-- Raw data --

start

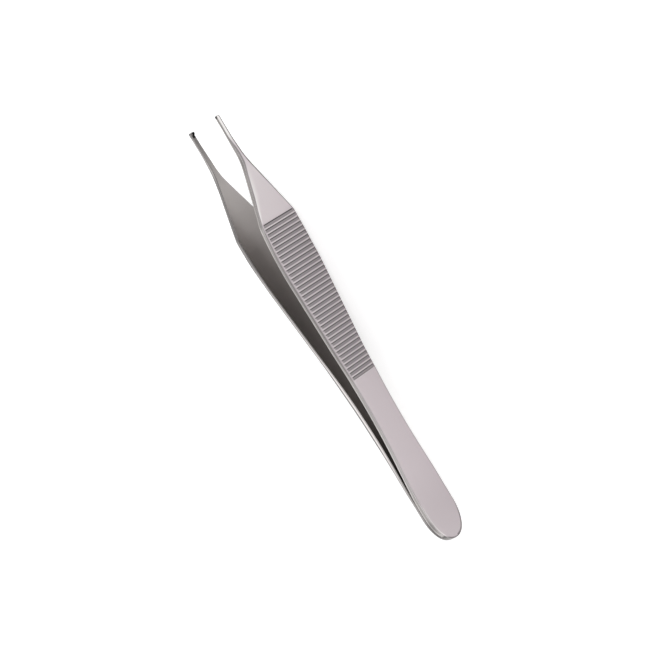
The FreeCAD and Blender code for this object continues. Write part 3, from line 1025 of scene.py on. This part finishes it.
# The panels round the object: an angle in degrees from the front horizon over the top to the
# back horizon, and how bright the room is there. Polished rims show them as lines.
PANELS = (
    (0, 0.9),
    (20, 1.3),
    (40, 1.5),
    (54, 0.8),
    (64, 0.55),
    (105, 0.55),
    (120, 0.65),
    (134, 0.8),
    (143, 1.5),
    (150, 2.3),
    (160, 2.2),
    (170, 1.1),
    (178, 0.9),
)
# The same room from left to right, in front and behind: how far a direction leans, from -1
# to 1, and how bright the panels are there.
FRONT_WINGS = (
    (-1.0, 1.4),
    (-0.6, 1.2),
    (-0.35, 0.55),
    (-0.15, 0.8),
    (-0.05, 0.97),
    (0.0, 1.0),
    (0.15, 1.0),
    (0.35, 0.9),
    (0.55, 1.8),
    (0.8, 2.8),
    (1.0, 2.8),
)
BACK_WINGS = ((-1.0, 0.45), (-0.35, 0.5), (-0.15, 1.0), (0.15, 1.0), (0.35, 0.48), (1.0, 0.45))
# A ramp holds nothing brighter than 1, so both are kept as shares of this.
BRIGHTEST = 5.0
# How far back a direction leans where the wings in front give way to those behind.
WINGS_BLEND = (0.35, 0.6)


def studio_room(stage):
    """White panels in front of, over and behind the object, with dimmer gaps between them."""
    world = bpy.data.worlds.new("studio_room")
    world.use_nodes = True
    tree = world.node_tree
    tree.nodes.clear()
    direction = add_node(tree, "ShaderNodeTexCoord").outputs["Generated"]
    parts = add_node(tree, "ShaderNodeSeparateXYZ", {"Vector": direction}).outputs
    front = add_node(tree, "ShaderNodeMath", {0: parts["Y"], 1: -1.0}, operation="MULTIPLY")
    turn = add_node(
        tree, "ShaderNodeMath", {0: parts["Z"], 1: front.outputs[0]}, operation="ARCTAN2"
    )
    share = add_node(tree, "ShaderNodeMath", {0: turn.outputs[0], 1: math.pi}, operation="DIVIDE")
    lean = add_node(
        tree, "ShaderNodeMapRange", {"Value": parts["X"], "From Min": -1.0, "From Max": 1.0}
    )
    lights = []
    for place, table, start, span in (
        (share.outputs[0], PANELS, 0, 180),
        (lean.outputs["Result"], FRONT_WINGS, -1, 2),
        (lean.outputs["Result"], BACK_WINGS, -1, 2),
    ):
        ramp = add_node(tree, "ShaderNodeValToRGB", {"Fac": place})
        levels = [(point - start, level / BRIGHTEST) for point, level in table]
        set_levels(ramp.color_ramp, levels, span)
        lights.append(ramp.outputs["Color"])
    panels, near, far = lights
    behind = add_node(
        tree,
        "ShaderNodeMapRange",
        {"Value": parts["Y"], "From Min": WINGS_BLEND[0], "From Max": WINGS_BLEND[1]},
        interpolation_type="SMOOTHSTEP",
    )
    wings = add_node(
        tree,
        "ShaderNodeMix",
        {"Factor": behind.outputs["Result"], "A": near, "B": far},
        data_type="RGBA",
    )
    both = add_node(
        tree,
        "ShaderNodeMix",
        {"Factor": 1.0, "A": panels, "B": wings.outputs["Result"]},
        data_type="RGBA",
        blend_type="MULTIPLY",
    )
    background = add_node(
        tree,
        "ShaderNodeBackground",
        {"Color": both.outputs["Result"], "Strength": stage.room * BRIGHTEST**2},
    )
    add_node(tree, "ShaderNodeOutputWorld", {"Surface": background.outputs["Background"]})
    return world


# Half the side of the sheet of paper, in metres.
PAPER_HALF = 1.5


def paper_floor(stage):
    """A sheet of paper that runs out of sight on all sides."""
    half = PAPER_HALF
    corners = [(-half, -half, 0), (half, -half, 0), (half, half, 0), (-half, half, 0)]
    mesh = bpy.data.meshes.new("paper_floor")
    mesh.from_pydata(corners, [], [(0, 1, 2, 3)])
    mesh.materials.append(matt_paper(stage))
    return bpy.data.objects.new("paper_floor", mesh)


def studio_camera(stage):
    """A camera that looks at the target from the direction and distance of the settings."""
    camera = bpy.data.cameras.new("camera")
    camera.sensor_width = 36
    camera.lens = stage.lens
    camera.clip_start = 0.01
    camera.clip_end = 10
    back = Vector(
        (
            math.sin(stage.azimuth) * math.cos(stage.elevation),
            -math.cos(stage.azimuth) * math.cos(stage.elevation),
            math.sin(stage.elevation),
        )
    )
    level = (-back).to_track_quat("-Z", "Y")
    viewer = bpy.data.objects.new("camera", camera)
    viewer.location = Vector(stage.target) + back * stage.distance
    viewer.rotation_mode = "QUATERNION"
    viewer.rotation_quaternion = level @ Quaternion((0, 0, 1), stage.roll)
    return viewer


class FORCEPS_OT_stage(bpy.types.Operator):
    """Make the floor, the lit room and the camera"""

    bl_idname = "forceps.stage"
    bl_label = "Make stage"

    def execute(self, context):
        scene = context.scene
        stage = scene.forceps_stage
        scene.view_settings.view_transform = "Standard"
        floor = paper_floor(stage)
        scene.collection.objects.link(floor)
        floor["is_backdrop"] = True
        scene.world = studio_room(stage)
        viewer = studio_camera(stage)
        scene.collection.objects.link(viewer)
        scene.camera = viewer
        return {"FINISHED"}


class FORCEPS_PT_sidebar(bpy.types.Panel):
    """The forceps' sizes, finishes and operators"""

    bl_idname = "FORCEPS_PT_sidebar"
    bl_label = "Thumb Forceps"
    bl_space_type = "VIEW_3D"
    bl_region_type = "UI"
    bl_category = "Forceps"

    def draw(self, context):
        layout = self.layout
        for group in GROUPS:
            settings = getattr(context.scene, group)
            for name in settings.bl_rna.properties.keys():
                if name not in ("rna_type", "name"):
                    layout.prop(settings, name)
        for operator in (FORCEPS_OT_stage, FORCEPS_OT_arms):
            layout.operator(operator.bl_idname)


GROUPS = {
    "forceps_arm": ForcepsArm,
    "forceps_outline": ForcepsOutline,
    "forceps_flutes": ForcepsFlutes,
    "forceps_teeth": ForcepsTeeth,
    "forceps_finish": ForcepsFinish,
    "forceps_stage": ForcepsStage,
}
CLASSES = (*GROUPS.values(), FORCEPS_OT_stage, FORCEPS_OT_arms, FORCEPS_PT_sidebar)


def register():
    for item in CLASSES:
        bpy.utils.register_class(item)
    for name, group in GROUPS.items():
        setattr(bpy.types.Scene, name, PointerProperty(type=group))


def unregister():
    for name in GROUPS:
        delattr(bpy.types.Scene, name)
    for item in reversed(CLASSES):
        bpy.utils.unregister_class(item)


def main():
    register()
    bpy.ops.forceps.stage()
    bpy.ops.forceps.arms()
    boxes = {"cad": cad_box, "visual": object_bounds()}
    plain = {name: [list(corner) for corner in box] for name, box in boxes.items()}


if __name__ == "__main__":
    main()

end

Copy out every line from the data above that has "this" in it.

The FreeCAD and Blender code for this object continues. Write part 3, from line 1025 of scene.py on. This part finishes it.
# A ramp holds nothing brighter than 1, so both are kept as shares of this.